# Java Anwendung nur einmalig starten



## chalkbag (23. Mrz 2011)

Hallo Community,

ich hätte keine Frage zu einer Problemstellung, sondern möchte eher euch um eure persönliche Meinung bitten.

Grundproblem: Eine Java-Anwendung darf nur einmal gestartet werden


Laut Java Blog Buch : D) Java-Anwendung nur einmal ausführen
gibt es typischerweise 2 Lösungsansätze.

 - eine "Lockdatei" erstellen / löschen beim  starten / beenden
 - einen Port / Socket sperren 

Beide haben Vor-/Nachteile. Allerdings ist der Artikel schon relativ alt.

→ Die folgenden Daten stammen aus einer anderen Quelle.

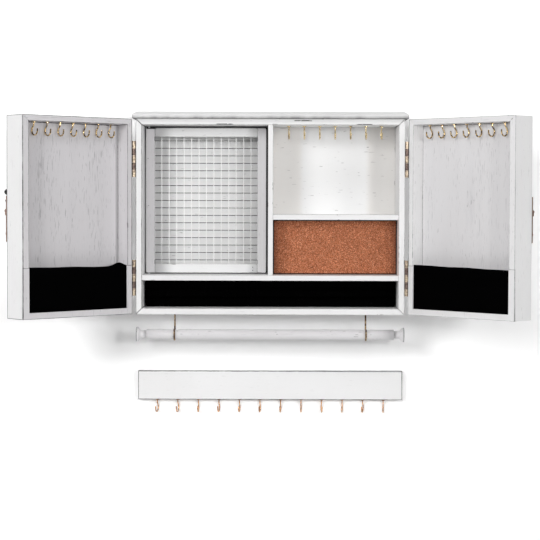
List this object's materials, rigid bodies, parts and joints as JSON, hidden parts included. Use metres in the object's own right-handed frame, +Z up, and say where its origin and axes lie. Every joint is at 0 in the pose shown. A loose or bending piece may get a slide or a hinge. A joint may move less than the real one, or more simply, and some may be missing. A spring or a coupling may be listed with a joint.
{
  "type": "wall-mounted jewelry box",
  "caption": "White wooden wall cabinet for jewelry with box-shaped doors, a mesh panel, a cork bay, cup hooks, a hanging bracelet rod and a separate hook strip.",
  "frame": {"origin": "on the wall plane, halfway between the cabinet's two keyhole hangers", "axes": "+X to the viewer's right, +Y into the wall, +Z up; the front faces -Y"},
  "size_m": [0.8495, 0.2741, 0.5165],
  "materials": {
    "white_paint": "white paint, rubbed at the edges",
    "cork": "fine cork sheet",
    "black_velvet": "black velvet over foam",
    "black_cloth": "black stretch cloth",
    "brass": "plated, bright",
    "antique_brass": "aged",
    "steel": "zinc plated",
    "white_wire": "painted white",
    "grey_wire": "paint rubbed off to grey",
    "black_iron": "black, satin"
  },
  "bodies": {
    "cabinet": {"top_cap": "white_paint", "top_board": "white_paint", "bottom_board": "white_paint", "left_side": "white_paint", "right_side": "white_paint", "back_panel": "white_paint", "hanging_rail": "white_paint", "divider": "white_paint", "upper_shelf": "white_paint", "lower_shelf": "white_paint", "cork_panel": "cork", "ring_cushion": "black_velvet", "ring_board": "white_paint", "necklace_hooks": "brass", "rod_hooks": "brass", "hanger_plates": "steel", "hanger_screws": "steel", "hook_strip": "white_paint", "strip_hooks": "brass", "case_hinge_leaves": "brass", "hinge_pins": "brass", "case_hinge_screws": "brass"},
    "left_door": {"left_door_top": "white_paint", "left_door_bottom": "white_paint", "left_door_hinge_board": "white_paint", "left_door_free_board": "white_paint", "left_door_panel": "white_paint", "left_door_planks": "white_paint", "left_strip_frame": "white_paint", "left_pocket": "black_cloth", "left_door_hooks": "brass", "left_door_leaves": "brass", "left_door_screws": "brass", "left_pull_plate": "antique_brass", "latch_post": "black_iron"},
    "right_door": {"right_door_top": "white_paint", "right_door_bottom": "white_paint", "right_door_hinge_board": "white_paint", "right_door_free_board": "white_paint", "right_door_panel": "white_paint", "right_door_planks": "white_paint", "right_strip_frame": "white_paint", "right_pocket": "black_cloth", "right_door_hooks": "brass", "right_door_leaves": "brass", "right_door_screws": "brass", "right_pull_plate": "antique_brass", "latch_stud": "black_iron"},
    "mesh_panel": {"mesh_stiles": "white_paint", "mesh_rails": "white_paint", "mesh_upright_wires": "white_wire", "mesh_cross_wires": "grey_wire", "mesh_pivot_pins": "steel"},
    "bracelet_rod": {"bracelet_rod": "white_paint"},
    "latch_hook": {"latch_hook": "black_iron"},
    "left_pull": {"left_drop_pull": "antique_brass"},
    "right_pull": {"right_drop_pull": "antique_brass"}
  },
  "joints": [
    {"name": "left_door_swing", "type": "hinge", "parent": "cabinet", "child": "left_door", "pos_m": [-0.228, -0.1128, -0.13175], "axis": [0, 0, 1], "range_deg": [-44.5, 135.5]},
    {"name": "right_door_swing", "type": "hinge", "parent": "cabinet", "child": "right_door", "pos_m": [0.228, -0.1128, -0.13175], "axis": [0, 0, 1], "range_deg": [-134.5, 45.5]},
    {"name": "mesh_panel_swing", "type": "hinge", "parent": "cabinet", "child": "mesh_panel", "pos_m": [-0.207, -0.051, -0.1043], "axis": [0, 0, 1], "range_deg": [-90, 0]},
    {"name": "rod_lift", "type": "slide", "parent": "cabinet", "child": "bracelet_rod", "axis": [0, 0, 1], "range_m": [0, 0.02]},
    {"name": "latch_turn", "type": "hinge", "parent": "left_door", "child": "latch_hook", "pos_m": [-0.42033, -0.23353, -0.0915], "axis": [-0.7009, 0.7133, 0], "range_deg": [-90, 180]},
    {"name": "left_pull_swing", "type": "hinge", "parent": "left_door", "child": "left_pull", "pos_m": [-0.42132, -0.23281, -0.1215], "axis": [0.7133, 0.7009, 0], "range_deg": [0, 80]},
    {"name": "right_pull_swing", "type": "hinge", "parent": "right_door", "child": "right_pull", "pos_m": [0.41919, -0.23617, -0.1215], "axis": [0.7009, -0.7133, 0], "range_deg": [0, 80]}
  ]
}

So die Frage, wie macht ihr das, was empfehlt ihr und natürlich warum?

Wäre, wenn ich eh schon Files wie Property-Files habe, der Lock nicht auch über dem Write-lock zu realisieren? An sich kann ich ja nur einmal die Datei im Schreibzugriff öffnen, wird der Zugriff (beim Absturz) dann automatisch wieder freigegeben?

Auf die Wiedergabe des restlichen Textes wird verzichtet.